📝 SummarXiv

Abstract

The term pristine interface was introduced by Beattie and Djerdjev 20 years ago for emulsions that consist of only water and oil with no surfactant. They are different from Pickering emulsions, which are also surfactant-free but stabilized with colloidal particles. In contrast to previous studies, we monitor the kinetics of the initial stages of emulsion formation. We conducted such tests in an open setup when samples are open to air and CO2 content in the water varies, and in closed setup when samples are isolated with fixed CO2 content. For the open setup, sonication and initial pH > 9 leads to emulsions with high zeta potential and sub-micron droplet size. There are two evolution patterns: short- and long-terms. The short term lasts about 1 day and has changing pH and zeta potential, but almost constant droplet size. The long term is is over several days or even weeks, with droplet size increase toward saturation value (rate dependent on mixing conditions), with pH and zeta potential remaining constant.
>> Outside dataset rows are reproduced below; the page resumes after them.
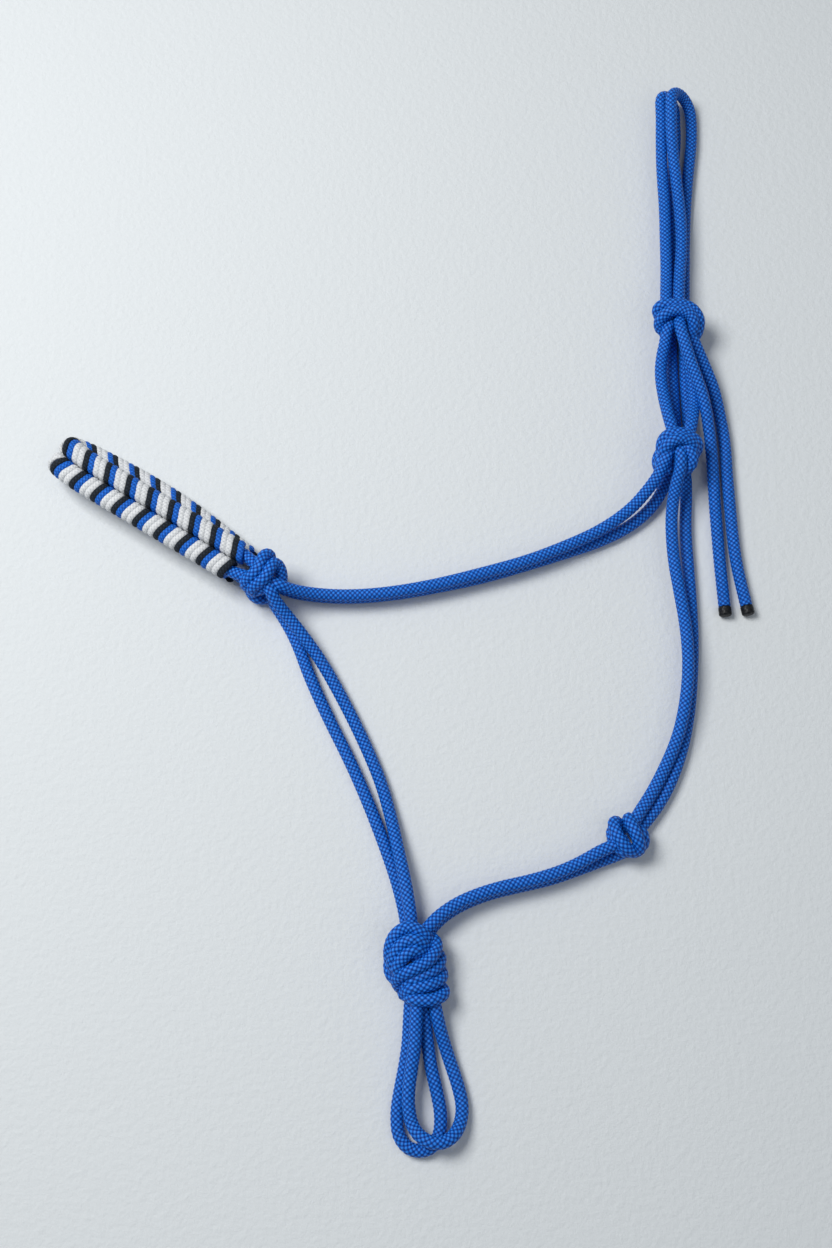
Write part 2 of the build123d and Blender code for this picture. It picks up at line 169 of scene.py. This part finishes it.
FIADOR_KNOT = [
    [(2.5, -185.5, 4), (-3, -184, 7), (-4, -180, 10.5), (-3, -174.5, 13.5), (0, -170.5, 15),
     (4.5, -168.5, 15.5), (9.5, -170, 15.3), (13, -172.5, 13), (14.5, -176.5, 9), (13, -179.5, 5)],
    [(1.5, -188.5, 5), (-2, -187, 9), (-2.5, -182.5, 13), (0, -177.5, 16), (4, -174.5, 17),
     (8, -174, 17), (11.5, -175.5, 15), (13.5, -178, 11)],
    [(3, -190, 8), (0, -188.5, 11.5), (-0.5, -185.5, 14.5), (2.5, -181.5, 16.6), (6, -179, 17),
     (9.5, -178.5, 15.8), (12, -180.5, 12)],
    [(13.5, -172, 7), (17, -174, 10), (17, -178.5, 13), (14, -183, 15.3), (9, -186, 16),
     (4.5, -188, 15.5), (0.5, -189.5, 12.5), (-1, -192.5, 8), (2, -195, 4.5)],
    [(16, -178, 4), (19, -180.5, 7), (18.5, -184.5, 10.5), (14.5, -188, 13), (10, -190, 13.5),
     (5, -192, 12.5), (2.5, -194, 8)],
    [(17, -185, 3.5), (20, -187.5, 6), (19, -191, 10), (14.5, -193.5, 13), (9.5, -194.5, 13.3),
     (4.5, -195.5, 12), (2.5, -197.5, 7)],
    [(16, -193, 3.5), (20.5, -194.5, 6), (20, -198, 10), (15, -200, 12.5), (10, -200, 12.8),
     (5.5, -199.5, 11), (3, -196, 6)],
    [(0, -178, 3.2), (-3.5, -181, 4), (-4, -186, 4.5), (-2.5, -190, 5), (1.5, -192.5, 5)],
    [(2, -177, 10), (5, -180, 12.5), (8.5, -181.8, 13.6), (12, -184, 12)],
]

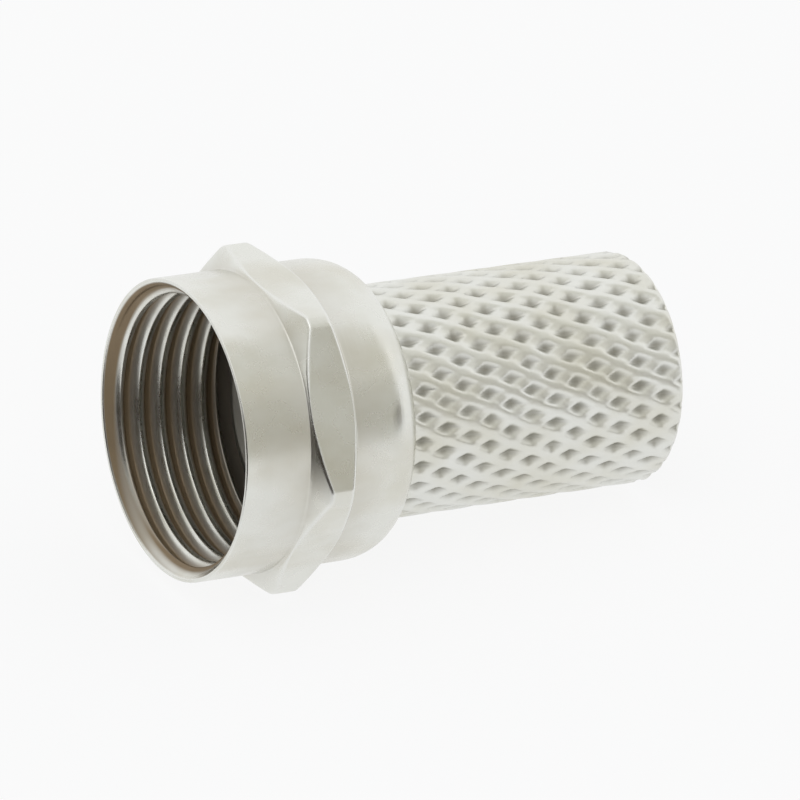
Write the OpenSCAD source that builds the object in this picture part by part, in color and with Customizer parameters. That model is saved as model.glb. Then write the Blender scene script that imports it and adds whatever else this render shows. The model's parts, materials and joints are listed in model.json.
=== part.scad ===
// Twist-on coaxial connector, male: a swivelling coupling nut on a knurled cable sleeve.
// Each piece is drawn about an axis along +X, and its stations along that axis are counted
// from the mouth of the nut. The whole is then laid on a level surface: it tips until it
// touches on the rear edge of one flat of the nut's hexagon and on the rim of the sleeve.
// The origin is on that surface, in the middle of the part's length and width.

/* [Coupling thread] */
// Diameter inside the coupling thread's crests, for a 3/8 inch port
thread_minor_d = 9; // [8:0.05:11]
// Depth of the coupling thread's grooves behind its crests
thread_depth = 0.3; // [0.2:0.01:0.5]
// Depth from the mouth at which the coupling thread ends
thread_end = 4; // [2.5:0.1:4.3]
// Width of the flat ring round the mouth
mouth_rim = 0.12; // [0.1:0.01:0.4]
// Edge break on the outside of the mouth
mouth_edge = 0.04; // [0.02:0.01:0.08]

/* [Coupling nut] */
// Length of the nut from its mouth to its rear edge
nut_len = 6.7; // [6.4:0.1:12]
// Wall of the barrel outside the coupling thread
barrel_wall = 0.27; // [0.2:0.01:1.5]
// Radial depth of the relief behind the thread, past the thread's grooves
relief_cut = 0.05; // [0.02:0.01:0.1]
// Height of the hexagon's flats above the barrel
flat_step = 0.09; // [0:0.01:0.5]
// Height of the hexagon's turned corners above the barrel
corner_rise = 0.77; // [0.3:0.01:0.95]
// Distance from the mouth to the front foot of the hexagon
hex_start = 2.4; // [1.4:0.05:3]
// Length of the hexagon band at its foot
hex_len = 1.7; // [1.4:0.05:2.8]
// Angle of the chamfers on the hexagon's corners, from a plane across the axis
hex_chamfer = 30; // [10:1:40]
// Length over which the barrel rounds in to the rear edge
shoulder_len = 1.25; // [0.5:0.05:1.8]
// Width of the flat ring at the rear edge
rear_land = 0.1; // [0.05:0.01:0.2]
// Thickness of the inner lip that holds the body in the nut
lip_len = 0.65; // [0.4:0.05:0.95]
// Depth of the recess behind the lip, in which the sleeve's front end sits
recess_len = 0.65; // [0.3:0.05:0.85]

/* [Body front] */
// Diameter of the hole that lets the cable's core through
core_hole_d = 5.3; // [4.2:0.05:5.6]
// Wall of the neck that runs in the nut's lip
neck_wall = 0.8; // [0.55:0.01:0.9]
// Diameter of the boss that meets the mating port
boss_d = 6.7; // [6.2:0.05:7.5]
// Distance from the end of the coupling thread back to the face of the boss
boss_setback = 0.05; // [0:0.01:0.4]
// Thickness of the flange that the lip holds
flange_len = 0.75; // [0.5:0.05:1]

/* [Cable sleeve] */
// Bore of the sleeve inside its jacket thread's crests
jacket_bore_d = 6.4; // [5.7:0.05:7.2]
// Wall of the sleeve from that bore to the top of the knurl
sleeve_wall = 0.75; // [0.55:0.01:1.3]
// Length of the sleeve, from its front shoulder to its rear rim
sleeve_len = 11.25; // [8:0.05:20]
// Depth of the core hole behind the sleeve's front shoulder
core_hole_depth = 0.65; // [0.3:0.05:2]
// Width and depth of the cone that leads the cable in at the rear rim
lead_in = 0.4; // [0.1:0.01:0.45]
// Chamfer on the outside of the sleeve's two ends
sleeve_chamfer = 0.14; // [0.05:0.01:0.22]

/* [Knurl] */
// Number of ridges of each hand round the sleeve
knurl_starts = 28; // [20:1:36]
// Distance along the axis from one crossing of the ridges to the next
knurl_step = 1.67; // [1:0.01:3]
// Depth of the pits between the ridges
knurl_depth = 0.23; // [0.1:0.01:0.32]
// Width of the flat top of a ridge, as a share of the ridge spacing
ridge_share = 0.24; // [0.1:0.01:0.5]

/* [Fits] */
// Radial clearance between the neck and the nut's lip
swivel_clearance = 0.06; // [0.02:0.01:0.1]
// Clearance along the axis on each side of the lip
end_play = 0.1; // [0.05:0.01:0.2]
// Radial gap between the sleeve's knurl and the nut's rear recess
sleeve_gap = 0.23; // [0.1:0.01:0.4]
// Radial clearance of the flange inside the thread's crests, so that the body goes in
flange_clearance = 0.12; // [0.05:0.01:0.3]

/* [Hidden] */
$fn = 128;
SLACK = 0.05; // overrun of a cut past the face it opens
NICKEL = [0.78, 0.77, 0.73];
NICKEL_SHADE = [0.70, 0.69, 0.65];

// Nut, radii
bore_r = thread_minor_d / 2;
thread_major_d = thread_minor_d + 2 * thread_depth; // across the grooves
barrel_r = thread_major_d / 2 + barrel_wall;
mouth_r = barrel_r - mouth_rim;
relief_r = thread_major_d / 2 + relief_cut;
hex_r = barrel_r + flat_step; // from the axis to a flat
corner_r = barrel_r + corner_rise;
// Body, radii
core_r = core_hole_d / 2;
neck_r = core_r + neck_wall;
boss_r = boss_d / 2;
flange_r = bore_r - flange_clearance;
jacket_r = jacket_bore_d / 2;
knurl_r = jacket_r + sleeve_wall;
lip_r = neck_r + swivel_clearance;
recess_r = knurl_r + sleeve_gap;
rear_r = recess_r + rear_land;
// Stations along the axis, from the mouth back
lip_rear_x = nut_len - recess_len;
lip_front_x = lip_rear_x - lip_len;
flange_rear_x = lip_front_x - end_play;
flange_front_x = flange_rear_x - flange_len;
boss_front_x = thread_end + boss_setback;
sleeve_front_x = lip_rear_x + end_play;
sleeve_rear_x = sleeve_front_x + sleeve_len;
core_rear_x = sleeve_front_x + core_hole_depth;
hex_end_x = hex_start + hex_len;
// How far the chamfer cone climbs along the axis from the barrel up to the flats
flat_run = flat_step * tan(hex_chamfer);
// The two points that touch the surface below, and the tilt that levels them
flat_contact_x = hex_end_x - flat_run;
rim_contact_x = sleeve_rear_x - sleeve_chamfer;
rest_tilt = atan((hex_r - knurl_r) / (rim_contact_x - flat_contact_x));
// Where the surface, the front end and the rear end are once the part is tipped
surface_z = -hex_r * cos(rest_tilt) - flat_contact_x * sin(rest_tilt);
front_end_x = -(barrel_r - mouth_edge) * sin(rest_tilt);
rear_end_x = sleeve_rear_x * cos(rest_tilt) + (knurl_r - sleeve_chamfer) * sin(rest_tilt);

// Turns a profile of [radius, station] points about the connector's axis
module turned(profile) {
    rotate([0, 90, 0])
        rotate_extrude()
            polygon(profile);
}

// A plain bore from one station to another
module bored(r, from_x, to_x) {
    translate([from_x, 0, 0])
        rotate([0, 90, 0])
            cylinder(h = to_x - from_x, r = r);
}

// Lays the connector down, with its axis dipping towards the sleeve
module lying() {
    translate([-(front_end_x + rear_end_x) / 2, 0, -surface_z])
        rotate([0, rest_tilt, 0])
            children();
}

// The nut's barrel, with its edge break at the mouth and a quarter ellipse at the rear
module nut_barrel() {
    shoulder_x = nut_len - shoulder_len;
    shoulder = [for (a = [0:10:90])
        [rear_r + (barrel_r - rear_r) * cos(a), shoulder_x + shoulder_len * sin(a)]];
    turned(concat(
        [[0, 0], [barrel_r - mouth_edge, 0], [barrel_r, mouth_edge]],
        shoulder,
        [[0, nut_len]]));
}

// The spanner band: a hexagon with one flat down, its corners turned off and chamfered.
// The chamfer cones are carried on a little way into the barrel, so that they cross its skin.
module nut_hexagon() {
    foot_r = barrel_r - SLACK;
    sunk = SLACK * tan(hex_chamfer);
    climb = corner_rise * tan(hex_chamfer);
    spare = hex_len / 2; // the prism runs on past each foot, and the cones end it
    intersection() {
        translate([hex_start - spare, 0, 0])
            rotate([0, 90, 0])
                rotate([0, 0, 30])
                    cylinder(h = hex_len + 2 * spare, r = hex_r / cos(30), $fn = 6);
        turned([
            [0, hex_start - sunk], [foot_r, hex_start - sunk],
            [corner_r, hex_start + climb], [corner_r, hex_end_x - climb],
            [foot_r, hex_end_x + sunk], [0, hex_end_x + sunk]]);
    }
}

// All that is cut out of the nut: countersink, thread bore, relief, lip bore and recess
module nut_bores() {
    countersink_x = mouth_r - bore_r; // a 45 degree cone
    relief_ramp = relief_r - bore_r;
    recess_corner = sleeve_gap / 2;
    turned([
        [0, -SLACK], [mouth_r + SLACK, -SLACK], [bore_r, countersink_x],
        [0, countersink_x]]);
    bored(bore_r, -SLACK, lip_front_x);
    turned([
        [0, thread_end], [bore_r, thread_end], [relief_r, thread_end + relief_ramp],
        [relief_r, lip_front_x], [0, lip_front_x]]);
    bored(lip_r, 0, nut_len);
    turned([
        [0, lip_rear_x], [recess_r - recess_corner, lip_rear_x],
        [recess_r, lip_rear_x + recess_corner],
        [recess_r, nut_len + SLACK], [0, nut_len + SLACK]]);
}

module coupling_nut() {
    color(NICKEL)
        lying()
            difference() {
                union() {
                    nut_barrel();
                    nut_hexagon();
                }
                nut_bores();
            }
}

// The knurl is laid out on a grid of rows across the axis and columns along it. Where two
// ridges of opposite hand cross and where a pit has its floor alternate over the grid like
// the squares of a board.
function crossing(k, m) = (k + m) % 2 == 0;

// How far from point 0 to point 1 of a grid line the edge of the ridge's flat top lies
function flat_edge(from_crossing) = from_crossing ? ridge_share : 1 - ridge_share;

// A rod with that knurl. Each square of the grid has a crossing at two opposite corners and
// a pit at the other two. A flat-topped ridge runs from crossing to crossing, and its two
// sides fall to the pits. Each end is closed by a fan about the axis.
module knurled_rod(from_x, to_x) {
    columns = 2 * knurl_starts;
    rows = ceil(2 * (to_x - from_x) / knurl_step) + 1;
    count = rows * columns;
    function spot(k, m, r) =
        [from_x + k * knurl_step / 2, r * cos(360 * m / columns), r * sin(360 * m / columns)];

    corners = [for (k = [0:rows - 1], m = [0:columns - 1])
        spot(k, m, crossing(k, m) ? knurl_r : knurl_r - knurl_depth)];
    across = [for (k = [0:rows - 1], m = [0:columns - 1])
        spot(k, m + flat_edge(crossing(k, m)), knurl_r)];
    along = [for (k = [0:rows - 2], m = [0:columns - 1])
        spot(k + flat_edge(crossing(k, m)), m, knurl_r)];
    hubs = [spot(0, 0, 0), spot(rows - 1, 0, 0)];

    function corner(k, m) = k * columns + m % columns;
    function on_row(k, m) = count + corner(k, m);
    function on_column(k, m) = 2 * count + corner(k, m);
    front_hub = 3 * count - columns;
    rear_hub = front_hub + 1;

    // The eight points round a square, turned so that the first is a crossing
    function ring(k, m) = let (
        loop = [
            corner(k, m), on_column(k, m), corner(k + 1, m), on_row(k + 1, m),
            corner(k + 1, m + 1), on_column(k, m + 1), corner(k, m + 1), on_row(k, m)],
        turn = crossing(k, m) ? 0 : 2)
        [for (i = [0:7]) loop[(i + turn) % 8]];
    ridges_and_pits = [for (k = [0:rows - 2], m = [0:columns - 1])
        let (p = ring(k, m))
        each [
            [p[1], p[2], p[3]], [p[5], p[6], p[7]],
            [p[0], p[1], p[3]], [p[0], p[3], p[4]],
            [p[0], p[4], p[5]], [p[0], p[5], p[7]]]];
    front = [for (m = [0:columns - 1]) each [
        [front_hub, corner(0, m), on_row(0, m)],
        [front_hub, on_row(0, m), corner(0, m + 1)]]];
    rear = [for (m = [0:columns - 1]) each [
        [rear_hub, on_row(rows - 1, m), corner(rows - 1, m)],
        [rear_hub, corner(rows - 1, m + 1), on_row(rows - 1, m)]]];
    polyhedron(
        points = concat(corners, across, along, hubs),
        faces = concat(ridges_and_pits, front, rear));
}

// The sleeve's skin: the knurled rod cut to length, with a chamfer at each end
module sleeve_skin() {
    top_r = knurl_r + SLACK;
    run = sleeve_chamfer + SLACK;
    intersection() {
        knurled_rod(sleeve_front_x - knurl_step / 4, sleeve_rear_x + knurl_step / 4);
        turned([
            [0, sleeve_front_x], [knurl_r - sleeve_chamfer, sleeve_front_x],
            [top_r, sleeve_front_x + run], [top_r, sleeve_rear_x - run],
            [knurl_r - sleeve_chamfer, sleeve_rear_x], [0, sleeve_rear_x]]);
    }
}

// The turned front of the body: boss, flange and neck
module body_front() {
    edge = sleeve_chamfer;
    turned([
        [0, boss_front_x], [boss_r - edge, boss_front_x], [boss_r, boss_front_x + edge],
        [boss_r, flange_front_x], [flange_r, flange_front_x],
        [flange_r, flange_rear_x], [neck_r, flange_rear_x],
        [neck_r, core_rear_x], [0, core_rear_x]]);
}

// All that is cut out of the body: core hole, jacket bore and the cone at the rear rim
module body_bores() {
    throat = jacket_r - core_r;
    bored(core_r, boss_front_x - SLACK, core_rear_x + SLACK);
    turned([
        [0, core_rear_x - throat], [core_r, core_rear_x - throat],
        [jacket_r, core_rear_x], [0, core_rear_x]]);
    bored(jacket_r, core_rear_x, sleeve_rear_x + SLACK);
    turned([
        [0, sleeve_rear_x - lead_in], [jacket_r, sleeve_rear_x - lead_in],
        [jacket_r + lead_in + SLACK, sleeve_rear_x + SLACK], [0, sleeve_rear_x + SLACK]]);
}

module connector_body() {
    color(NICKEL_SHADE)
        lying()
            difference() {
                union() {
                    body_front();
                    sleeve_skin();
                }
                body_bores();
            }
}

coupling_nut();
connector_body();
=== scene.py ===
# %% [markdown]
# # A twist-on F connector in nickel plate
#
# The real thing is two pieces of nickel-plated metal. A **coupling nut** screws on to the
# socket, and a **connector body** with a knurled sleeve is twisted on to the end of a cable.
# Both are turned on a lathe, so almost everything about them is a profile carried round an
# axis. What is not plain turning is cut or rolled afterwards: a hexagon, two inner threads
# and a knurl.
#
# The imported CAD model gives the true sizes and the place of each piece. This script keeps
# those, and makes the same two forms again as fine surfaces that can hold the threads and
# the soft edges that plating leaves. Each piece is one grid of points: rows follow its
# profile once round, from the front along the outside and back through the bore, and
# columns go round the axis.

# %% Load the frame
import json

import bpy
import numpy as np
from mathutils import Matrix, Vector


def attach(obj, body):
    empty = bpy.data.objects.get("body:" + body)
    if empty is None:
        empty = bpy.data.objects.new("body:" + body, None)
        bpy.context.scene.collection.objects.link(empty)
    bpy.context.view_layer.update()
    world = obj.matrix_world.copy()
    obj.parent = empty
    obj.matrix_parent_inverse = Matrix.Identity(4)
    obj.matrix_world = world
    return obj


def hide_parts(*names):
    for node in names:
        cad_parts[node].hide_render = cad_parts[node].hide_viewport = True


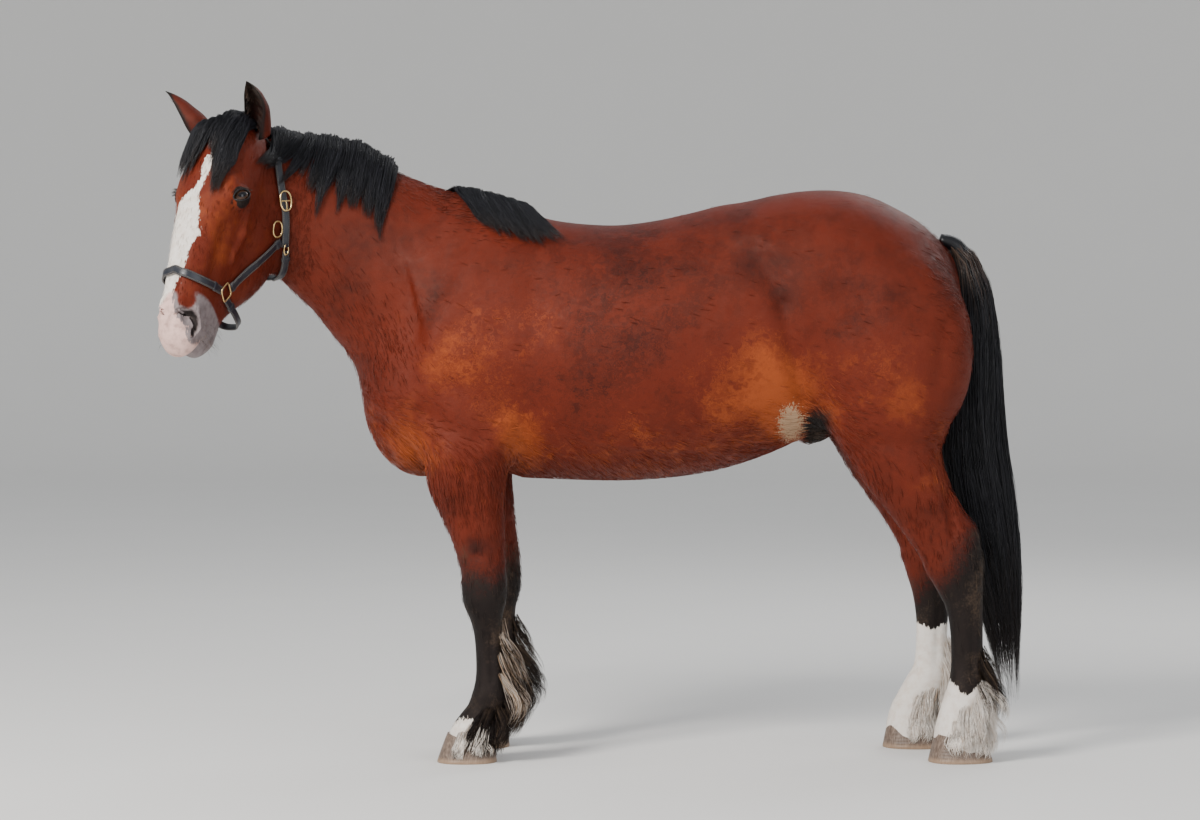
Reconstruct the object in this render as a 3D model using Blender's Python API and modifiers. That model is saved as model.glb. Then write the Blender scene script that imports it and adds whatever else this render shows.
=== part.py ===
"""A heavy horse, life size, standing and looking round to its left.

Metres, +Z up. While it is modelled the horse faces -X, its left side is at -Y, X = 0 lies a little
behind the withers and Z = 0 is the floor under its feet. At the end everything is moved so that the
origin is the centre of the bottom of its bounding box.

The flesh is a set of lofts, each a centre line with an oval section that changes along it, blended
into one surface, with muscles, bones and folds raised or sunk on it as soft ridges. The surface is
then parted by thin cuts into the pieces that a person would name. Mane, forelock, tail and the
feather of the feet are flat, tapered locks, laid over the skin and fused into the piece they grow on.
"""

import math
import re

import bmesh
import bpy
import numpy as np
from mathutils import Matrix, Vector

SEED = 7
GAP = 0.0003
X_AXIS = np.array((1.0, 0.0, 0.0))
Y_AXIS = np.array((0.0, 1.0, 0.0))
Z_AXIS = np.array((0.0, 0.0, 1.0))

# The head: where its nose line starts, level with the poll, and how far it is turned and dropped
NOSE_LINE_START = (-1.172, -0.320, 2.002)
HEAD_TURN = 57.0
HEAD_DROP = 70.0
# How long, wide and deep this head is beside the plain proportions of the tables below
HEAD_SIZE = (1.05, 1.05, 1.12)

# Stations of the trunk, from the rump to the breast: centre x, y, z, then how far the section
# reaches up, down and to each side, and how square it is (2 is an ellipse)
TRUNK = (
    (1.125, 0, 1.43, 0.030, 0.05, 0.035, 2.0),
    (1.105, 0, 1.43, 0.110, 0.14, 0.115, 2.0),
    (1.070, 0, 1.43, 0.165, 0.20, 0.170, 2.0),
    (1.000, 0, 1.43, 0.235, 0.25, 0.235, 2.1),
    (0.900, 0, 1.43, 0.290, 0.29, 0.285, 2.2),
    (0.780, 0, 1.43, 0.335, 0.33, 0.314, 2.2),
    (0.660, 0, 1.41, 0.358, 0.35, 0.322, 2.2),
    (0.540, 0, 1.36, 0.390, 0.37, 0.326, 2.1),
    (0.420, 0, 1.32, 0.398, 0.39, 0.336, 2.0),
    (0.300, 0, 1.29, 0.399, 0.402, 0.345, 2.0),
    (0.180, 0, 1.27, 0.398, 0.403, 0.350, 2.0),
    (0.060, 0, 1.26, 0.397, 0.400, 0.348, 2.0),
    (-0.060, 0, 1.26, 0.402, 0.398, 0.335, 1.9),
    (-0.170, 0, 1.26, 0.415, 0.394, 0.315, 1.8),
    (-0.280, 0, 1.26, 0.420, 0.388, 0.296, 1.8),
    (-0.400, 0, 1.24, 0.395, 0.355, 0.280, 1.9),
    (-0.500, 0, 1.20, 0.315, 0.315, 0.255, 2.0),
    (-0.560, 0, 1.19, 0.225, 0.225, 0.200, 2.0),
    (-0.600, 0, 1.18, 0.130, 0.130, 0.120, 2.0),
    (-0.620, 0, 1.18, 0.040, 0.040, 0.040, 2.0),
)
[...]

Emulsification at the closed setup is much less pronounced and pH remains constant. This difference points to the importance of adsorbed CO2 and related carbonate ions in the formation of pristine emulsions and charging droplets interfaces. We hypothesize the existence of structured water molecule layer at the interface, following Eastoe and Ellis. The Electric Double Layer exerts a (dielectrostatic) force on the water dipole moments in this layer that compensates the Kelvins pressure. The droplet size from this model is close to our measurements. Also, there is a repulsion of the water dipole moments, which compensates for the surface tension parallel to the interface. After ruling out alternative hypotheses with our data, we conclude that the model suggested for explaining the stability of nano-bubbles is also consistent with our results for these pristine emulsions.